Als Melly Böwe (Lina Beckmann) zur hartgesottenen Rostocker Fahndertruppe stieß, probierte sie noch, sich als nette Betriebsnudel zu etablieren, die Schokomuffins bäckt, um freundlich aufgenommen zu werden. Nun entscheidet sie sich, besser mal Saures statt Süßes zu geben. Als der Kollege Thiesler (Josef Heynert) sie hartnäckig anzickt, weil sie künftig den Ton angeben soll und nicht er, muss sie ihm erst mal einen einschenken, damit er weiß, wer die Nummer eins ist. Willkommen im am schlechtesten gelaunten Polizeirevier im Sonntagabend-Krimiland. Doch da draußen laufen noch viel mehr mies gestimmte Menschen rum, die einander hässliche Dinge antun. In der Folge "Polizeiruf 110: Nur Gespenster" (Sonntag, 20.15 Uhr, ARD) sind sie besonders hässlich.
In den ersten "Polizeiruf"-Minuten fließt reichlich Blut
Schon die ersten Minuten sind harter Stoff: Auf einem Glastisch festgeschnallt liegt die blutige Leiche eines Mannes und der bekanntermaßen empathiefreie Pöschel (Andreas Guenther) referiert die grausigen Details, um trocken zusammenzufassen: "Folter vom Allerfeinsten." Aber ist Blut, das in Zeitlupe zu Boden rinnt, wirklich das Schlimmste in dieser Episode? Natürlich nicht. Je weiter der Abend fortschreitet, desto mehr entfaltet sich ein Fall, der nicht mehr mit brachialen Bildern protzen muss, denn allein das Gesagte verdichtet sich zu Bildern, die wie Bomben im Hirn einschlagen.
Die "Polizeiruf"-Fahnderinnen treffen auf eine Horrorgestalt
Das Opfer auf dem Tisch war nicht der Gutmensch, als der er öffentlich erscheinen wollte. Am Tatort findet sich DNA, die zum Fall eines seit 15 Jahren vermissten Mädchens führt. War sie die Täterin? Hat sie sich an dem Schwein gerächt, das ihr einmal Unvorstellbares angetan hat?

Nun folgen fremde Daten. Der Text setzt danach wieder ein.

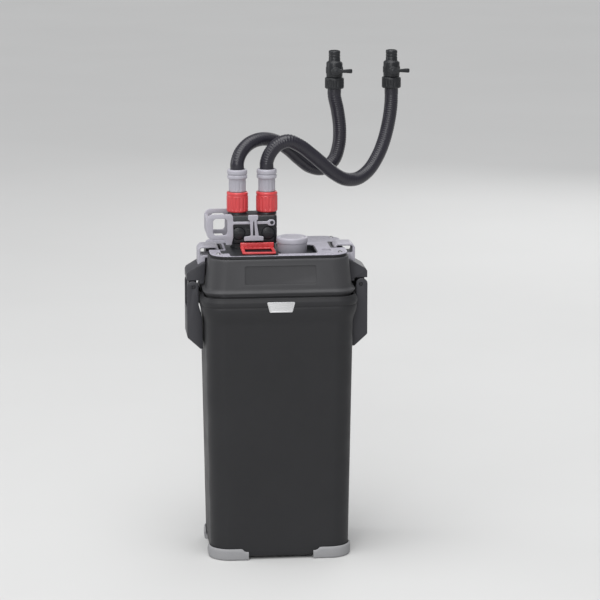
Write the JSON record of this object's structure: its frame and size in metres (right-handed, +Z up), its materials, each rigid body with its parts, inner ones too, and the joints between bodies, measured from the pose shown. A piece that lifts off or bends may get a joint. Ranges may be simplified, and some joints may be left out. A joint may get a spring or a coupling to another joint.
{
  "type": "canister filter",
  "caption": "Tall external aquarium filter with a clamped motor head, shut-off valve, priming pump and two ribbed hoses ending in quarter-turn taps.",
  "frame": {"origin": "on the surface it stands on, under the middle of the canister", "axes": "+Z up, +X to the right and +Y away from a viewer who faces the badge"},
  "size_m": [0.3467, 0.1876, 0.752],
  "materials": {
    "tank_plastic": "fine moulded texture, satin",
    "head_plastic": "satin moulded plastic",
    "black_plastic": "semi-gloss",
    "clamp_plastic": "satin moulded plastic",
    "grey_plastic": "satin moulded plastic",
    "cover_plastic": "fine grained satin",
    "red_plastic": "semi-gloss",
    "boot_rubber": "matte rubber",
    "seal_rubber": "matte rubber",
    "hose_rubber": "ribbed, semi-gloss",
    "filter_foam": "open-cell foam",
    "ceramic_media": "porous",
    "inner_plastic": "satin moulded plastic",
    "ceramic": "polished",
    "badge_silver": "satin",
    "steel": "brushed",
    "laminated_steel": "laminated",
    "winding_copper": "enamelled wire",
    "magnet": "sintered, smooth"
  },
  "bodies": {
    "root": {"canister_body": "tank_plastic", "badge_plate": "badge_silver", "foot_boot_front_left": "boot_rubber", "foot_boot_front_right": "boot_rubber", "foot_boot_rear_left": "boot_rubber", "foot_boot_rear_right": "boot_rubber", "motor_head_housing": "head_plastic", "motor_head_seal": "seal_rubber", "motor_head_top_cover": "cover_plastic", "motor_head_deck": "black_plastic", "cord_gland": "black_plastic", "valve_body": "black_plastic", "valve_clasp": "grey_plastic", "inlet_hose_nozzle": "black_plastic", "outlet_hose_nozzle": "black_plastic", "inlet_hose_nut": "grey_plastic", "outlet_hose_nut": "grey_plastic", "inlet_hose": "hose_rubber", "outlet_hose": "hose_rubber", "inlet_tap_body": "black_plastic", "outlet_tap_body": "black_plastic", "inlet_tap_nut": "black_plastic", "outlet_tap_nut": "black_plastic", "primer_cylinder": "inner_plastic", "primer_spring": "steel", "motor_stator": "laminated_steel", "motor_coil": "winding_copper", "impeller_well": "inner_plastic", "impeller_shaft": "ceramic", "upper_shaft_bush": "seal_rubber", "lower_shaft_bush": "seal_rubber", "impeller_cover": "inner_plastic", "lower_media_basket": "inner_plastic", "upper_media_basket": "inner_plastic", "lower_filter_media": "ceramic_media", "upper_filter_media": "filter_foam", "basket_cover": "inner_plastic", "basket_lift_handle": "red_plastic", "foam_frame": "inner_plastic", "foam_pad": "filter_foam"},
    "clamp_lever_left": {"clamp_lever_left": "clamp_plastic", "clamp_link_pin_left": "steel"},
    "clamp_hook_left": {"clamp_hook_left": "grey_plastic"},
    "clamp_lever_right": {"clamp_lever_right": "clamp_plastic", "clamp_link_pin_right": "steel"},
    "clamp_hook_right": {"clamp_hook_right": "grey_plastic"},
    "valve_lever": {"valve_lever": "grey_plastic"},
    "inlet_barrel": {"inlet_valve_barrel": "black_plastic"},
    "outlet_barrel": {"outlet_valve_barrel": "black_plastic"},
    "valve_latch": {"valve_latch": "red_plastic"},
    "inlet_collar": {"inlet_lock_collar": "red_plastic"},
    "outlet_collar": {"outlet_lock_collar": "red_plastic"},
    "primer": {"primer_button": "grey_plastic", "primer_plunger": "inner_plastic"},
    "rotor": {"rotor_magnet": "magnet", "impeller": "inner_plastic"},
    "inlet_tap": {"inlet_tap_lever": "black_plastic", "inlet_tap_ball": "grey_plastic"},
    "outlet_tap": {"outlet_tap_lever": "black_plastic", "outlet_tap_ball": "grey_plastic"}
  },
  "joints": [
    {"name": "clamp_lever_left_hinge", "type": "hinge", "parent": "root", "child": "clamp_lever_left", "pos_m": [-0.126, 0, 0.412], "axis": [0, 1, 0], "range_deg": [0, 90]},
    {"name": "clamp_hook_left_hinge", "type": "hinge", "parent": "clamp_lever_left", "child": "clamp_hook_left", "pos_m": [-0.1275, 0, 0.397], "axis": [0, 1, 0], "range_deg": [-104, 0]},
    {"name": "clamp_lever_right_hinge", "type": "hinge", "parent": "root", "child": "clamp_lever_right", "pos_m": [0.126, 0, 0.412], "axis": [0, -1, 0], "range_deg": [0, 90]},
    {"name": "clamp_hook_right_hinge", "type": "hinge", "parent": "clamp_lever_right", "child": "clamp_hook_right", "pos_m": [0.1275, 0, 0.397], "axis": [0, -1, 0], "range_deg": [-104, 0]},
    {"name": "valve_lever_hinge", "type": "hinge", "parent": "root", "child": "valve_lever", "pos_m": [-0.008, 0, 0.5075], "axis": [0, 1, 0], "range_deg": [0, 36]},
    {"name": "inlet_barrel_turn", "type": "hinge", "parent": "root", "child": "inlet_barrel", "pos_m": [-0.0575, 0, 0.491], "axis": [0, 1, 0], "range_deg": [0, 90]},
    {"name": "outlet_barrel_turn", "type": "hinge", "parent": "root", "child": "outlet_barrel", "pos_m": [-0.0133, 0, 0.491], "axis": [0, 1, 0], "range_deg": [0, 90]},
    {"name": "valve_latch_slide", "type": "slide", "parent": "root", "child": "valve_latch", "axis": [0, -1, 0], "range_m": [0, 0.006]},
    {"name": "inlet_collar_turn", "type": "hinge", "parent": "root", "child": "inlet_collar", "pos_m": [-0.0575, 0, 0.536], "axis": [0, 0, 1], "range_deg": [0, 60]},
    {"name": "outlet_collar_turn", "type": "hinge", "parent": "root", "child": "outlet_collar", "pos_m": [-0.0133, 0, 0.536], "axis": [0, 0, 1], "range_deg": [0, 60]},
    {"name": "primer_stroke", "type": "slide", "parent": "root", "child": "primer", "axis": [0, 0, -1], "range_m": [0, 0.011], "stiffness_N_per_m": 300, "springref_m": -0.006, "deforming": ["primer_spring"]},
    {"name": "rotor_spin", "type": "hinge", "parent": "root", "child": "rotor", "pos_m": [0.06, 0.036, 0.4], "axis": [0, 0, 1], "continuous": true},
    {"name": "inlet_tap_turn", "type": "hinge", "parent": "root", "child": "inlet_tap", "pos_m": [0.098, 0.084, 0.722], "axis": [0, 1, 0], "range_deg": [0, 90]},
    {"name": "outlet_tap_turn", "type": "hinge", "parent": "root", "child": "outlet_tap", "pos_m": [0.1855, 0.084, 0.722], "axis": [0, 1, 0], "range_deg": [0, 90]}
  ],
  "couplings": [
    {"joint": "clamp_hook_left_hinge", "follows": "clamp_lever_left_hinge", "ratio": -1.15},
    {"joint": "clamp_hook_right_hinge", "follows": "clamp_lever_right_hinge", "ratio": -1.15},
    {"joint": "inlet_barrel_turn", "follows": "valve_lever_hinge", "ratio": 2.5},
    {"joint": "outlet_barrel_turn", "follows": "valve_lever_hinge", "ratio": 2.5}
  ]
}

Melly Böwe und ihre kratzbürstige Kollegin Katrin König (Anneke Kim Sarnau) werden bei den Ermittlungen mit einer Familie konfrontiert, die so gespenstisch wirkt, wie es der Titel suggeriert. Vor allem die Mutter Evelyn Sonntag (Judith Engel) schwebt wie eine neben der Welt stehende, ausgemergelte Horrorgestalt durch ihren Alltag – und man glaubt, im Wohnzimmer einen kalten Hauch zu spüren.
Eigentlich wanken durch diesen Missbrauchsfall schon sehr viele Gespenster, doch zusätzlich wird Katrin König, die einst über die Ostsee aus der DDR geflohen ist, von einem ganz persönlichen Geist verfolgt: ihrem Vater, der so unerwartet wie unerwünscht wieder in ihr Leben tritt. Das wirkt dann doch arg aufgesetzt, weil in der Krimihandlung ohnehin permanent die Vergangenheit durch die Gegenwart spukt. Auf diesen Zombie hätte man getrost verzichten können. Das trübt ein wenig den Gesamteindruck dieses wieder mal bewegenden und atmosphärisch über weite Strecken packenden "Polizeirufs".